By Fr. Jeffrey Kirby
As the Lord Jesus was preparing to ascend to the Father, He gave His Apostles and the nascent Church that surrounded them, the Great Commission. He told them boldly, "Go therefore and make disciples of all nations, baptizing them in the name of the Father and of the Son and of the Holy Spirit, and teaching them to obey everything that I have commanded you. And remember, I am with you always, to the end of the age." (Matthew 28:19-20)
The commission was taken to heart and the apostles and disciples went throughout the known world, with Saint Thomas reaching India, Saint James the Greater preaching in Spain, and Saint Mark and others evangelizing in North Africa. The apostolic zeal was unrelenting. A commission was given, and a commission was going to be fulfilled.
The early Christians knew the power of the Gospel and the immense opportunity for eternal life that was being offered to humanity by the Lord Jesus. They wanted to proclaim the liberating message of the Lord to all the world with the hope that all might be saved in Jesus Christ.
The early Church knew they had something that was unparalleled, unmatched, unequaled, and unrivaled by anything in our fallen world. They knew the Gospel to be a "pearl of great price," as the Lord Jesus told them, and they were willing to do anything to receive it and to provide the opportunity for others to receive it.(cf. Matthew 13:45-46).
They did not succumb to the syncretism of the Greco-Roman world. They refused efforts to merge the Gospel of Jesus Christ with mystery cults, imperial worship, or polytheistic tendencies. The Gospel did not need anything to legitimize or give it credibility. The Gospel stood in its own right and power.
Philosophies and ways of thinking were baptized, but only if they could serve the Gospel. The unicity of the Lord Jesus and the integrity of the Gospel were untouchable. The early martyrs staked their lives on the truths of the Gospel.
Do the successors of the Apostles today still have this level of conviction and zeal? Do Church leaders still regard the Gospel as a pearl of great price?
The famed Reformed theologian Karl Barth was invited to be an ecumenical observer at the Second Vatican Council. Because of poor health, Barth could not attend. But he later visited Rome and was hosted by the Vatican's Secretariat for Christian Unity. He submitted various questions because he was intrigued by the Council's vision and methodology. His questions and reflections are gathered together in his book, Ad Limina Apostolorum: An Appraisal of Vatican II.

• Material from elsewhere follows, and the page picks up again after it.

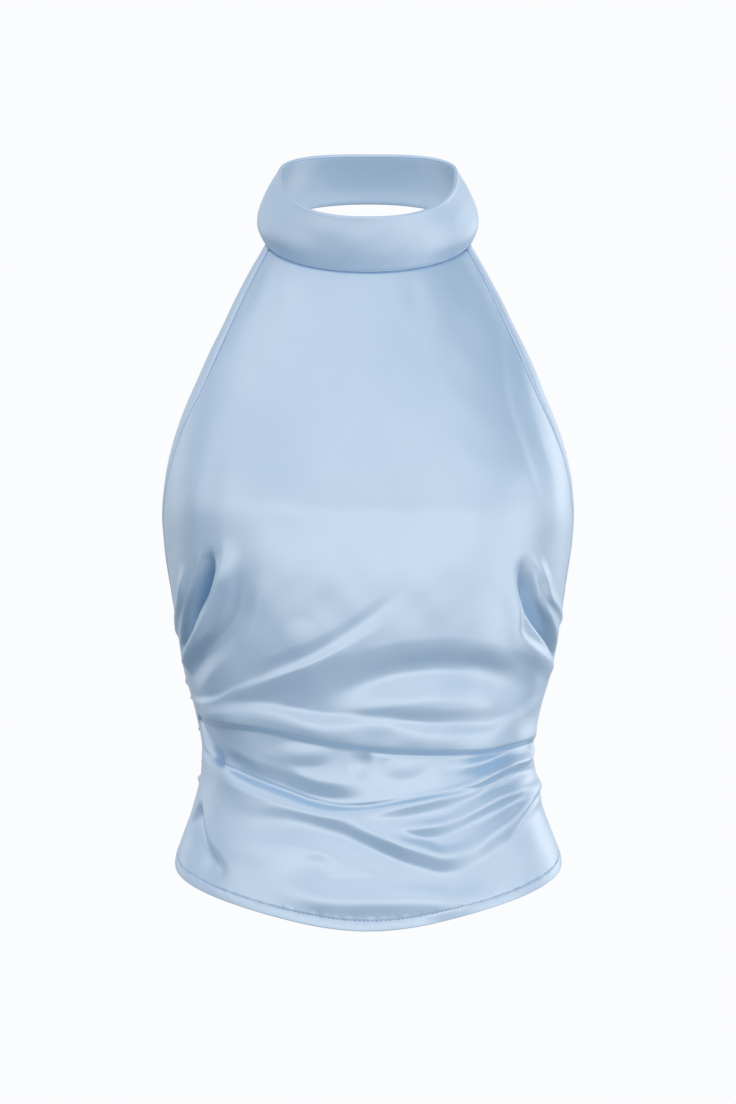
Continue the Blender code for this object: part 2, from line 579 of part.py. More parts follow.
def build():
    for old in list(bpy.data.objects):
        bpy.data.objects.remove(old)
    pale_blue = (0.42, 0.58, 0.77)
    body_satin = satin("body_satin", pale_blue, 0.4)
    collar_satin = satin("collar_satin", pale_blue, 0.4)
    binding_satin = satin("binding_satin", (0.45, 0.61, 0.79), 0.42)
    button_satin = satin("button_satin", pale_blue, 0.38)
    front_panel(body_satin)
    back_panel(body_satin)
    collar(collar_satin)
    armhole_binding("armhole_binding_left", 1, binding_satin)
    armhole_binding("armhole_binding_right", -1, binding_satin)
    back_top_binding(binding_satin)
    for place, rise in zip(("lower", "upper"), BUTTON_RISES):
        button("button_" + place, rise, button_satin)
        button_loop("button_loop_" + place, rise, button_satin)


build()
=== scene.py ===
"""A halter neck top in pale satin, dressed around its fixed solids and filled out as it is worn.

The cloth is drawn on a general figure in two measures:
  turn  degrees round the figure from the centre front, positive towards the wearer's left (+X)
  drop  millimetres straight down from the neck, where the wearer carries the top
Lengths are millimetres until a mesh is made. The front faces -Y.
"""

import json
import math
from collections import namedtuple

import bpy
import numpy as np
from mathutils import Matrix, Vector


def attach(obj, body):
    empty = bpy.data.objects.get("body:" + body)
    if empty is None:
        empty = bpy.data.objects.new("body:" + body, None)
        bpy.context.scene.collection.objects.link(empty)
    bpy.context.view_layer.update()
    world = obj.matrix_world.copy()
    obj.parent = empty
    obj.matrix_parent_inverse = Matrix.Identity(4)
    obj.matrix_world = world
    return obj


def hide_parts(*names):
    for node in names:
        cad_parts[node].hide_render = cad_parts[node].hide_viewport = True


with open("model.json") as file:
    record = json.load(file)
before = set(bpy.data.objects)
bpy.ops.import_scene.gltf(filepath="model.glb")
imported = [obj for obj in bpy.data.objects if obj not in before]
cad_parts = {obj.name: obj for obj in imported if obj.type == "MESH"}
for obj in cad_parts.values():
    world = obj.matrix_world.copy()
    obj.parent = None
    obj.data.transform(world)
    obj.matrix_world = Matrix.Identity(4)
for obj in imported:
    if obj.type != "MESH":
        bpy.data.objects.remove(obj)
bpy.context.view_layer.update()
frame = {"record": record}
METRES = 0.001
SLOT_OF = {row["node"]: row["material_slot"] for row in frame["record"]["subparts"]}

# ---- sizes ----------------------------------------------------------------------------------
SEAM_GAP = 0.35                         # room left between pieces where they meet
FRONT_NECK, FRONT_HEM = 21.0, 491.0     # drops at the centre front
BACK_TOP, BACK_HEM = 254.0, 470.0       # drops at the centre back
UNDERARM, SIDE_HEM = 268.0, 443.0       # drops at the side seam
SIDE_SEAM = 92.0                        # turn of the side seams
NECK_BLEND = 110.0                      # drop by which the front has left the collar's curve
HEM_DIP_FULLNESS = 0.04
COLLAR_LEAN = math.radians(25)
COLLAR_WALL, COLLAR_CORNER, COLLAR_OVERHANG, COLLAR_SWEEP = 3.0, 82.0, 1.2, 1.5
COLLAR_FULLNESS, COLLAR_INSIDE = 0.7, -0.35     # how much its waves show outside and inside
COLLAR_ROUND = 0.08                     # metres of flat cloth to a radian round the collar
BUTTON_RADIUS, BUTTON_DOME, BUTTON_EDGE = 5.5, 3.4, 0.5
BUTTON_SHANK_RADIUS, BUTTON_SHANK = 1.7, 2.3
BUTTON_OFFSET, BUTTON_RISES = 7.5, (11.0, 29.0)
LOOP_CORD, LOOP_RADIUS, LOOP_FOOT, LOOP_WAIST, LOOP_END = 0.8, 3.1, 4.5, 2.2, 1.3
LOOP_RINGS, LOOP_SIDES = 90, 12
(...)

About Gaudium et Spes, Barth asks, "Is it so certain that dialogue with the world is to be placed ahead of proclamation to the world?" And regarding Ad Gentes: "How is this decree related to the Constitution on the Church, to that on the Church in the Modern World, and to the Declaration of Religious Freedom? On the basis of these other documents the reader is not prepared for the magnificent basic thesis of this decree according to which 'the Church is missionary by her very nature,' and mission is the concern of the Church because it is the Church."
While we would expect some disagreement between Catholic doctrine and a Reformed theologian, it's noteworthy that Barth's concerns revolved around whether the Church was forgetting her missionary mandate as herald of the Gospel.
The Conciliar teachings are a gift of the Holy Spirit. They stand within the vast array of Sacred Tradition (which includes twenty other ecumenical councils). Still, Vatican II's overall vision and method of accommodation to the world has become problematic. It has grown beyond a mere propaedeutic and has become the central tenet of supposed reform.
Accommodation is no longer a method, but a mandate. And the Gospel is placed in a subordinate role to a fallen world.
At what point do we acknowledge that we've accommodated enough to the world? What exactly are we hoping that the fallen world will contribute to the Gospel mes...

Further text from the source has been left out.